2. Deep, High-Quality Work Becomes the Default

Without the pressure of instant replies, you can close your email, mute your notifications, and dive into a project for three solid hours. The result? Better code, sharper strategy, and cleaner designs.

3. Better Documentation and Clarity

Because you can’t just hop on a quick call to explain a messy thought, async forces you to write things down clearly. Teams that embrace async tend to have incredibly well-documented processes, making onboarding new members a breeze.

How to Successfully Implement Async Habits (Without Dropping the Ball)

Transitioning to this lifestyle isn’t about ignoring your team or ghosting your clients. It’s about building a framework of trust and explicit communication. Here is how you can start doing it today:

  • Set Clear Boundaries: Use your status updates on communication tools to let people know when you are in “Deep Work Mode” and when you will next check messages.

  • Default to Loom or Written Memos: Before booking a 30-minute meeting to “align,” ask yourself: Could this be a 3-minute recorded screen-share or a bulleted document? 90% of the time, the answer is yes.

  • Establish Response SLA’s: Agree as a team that non-urgent messages have a healthy response window (e.g., 2 to 4 hours). If something is truly a fire, define a separate channel (like a phone call) for actual emergencies.

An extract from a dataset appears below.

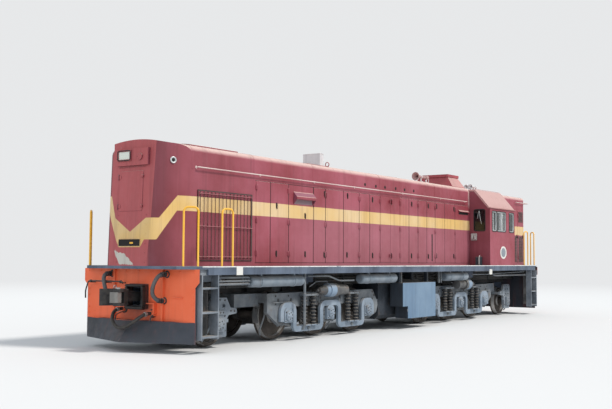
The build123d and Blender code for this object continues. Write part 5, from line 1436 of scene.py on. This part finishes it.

  • Focus on Documentation: Write your updates, project specs, and feedback thoroughly. Assume the person reading it has zero context.

The Road Ahead

The future of work isn’t about being tied to a physical office, nor is it about being chained to a digital one. It’s about autonomy.

The companies that will attract the best talent over the next decade are the ones that stop measuring how long a laptop screen is open and start measuring the value of what is actually produced. It’s time to trade the exhaustion of constant availability for the peace of intentional productivity.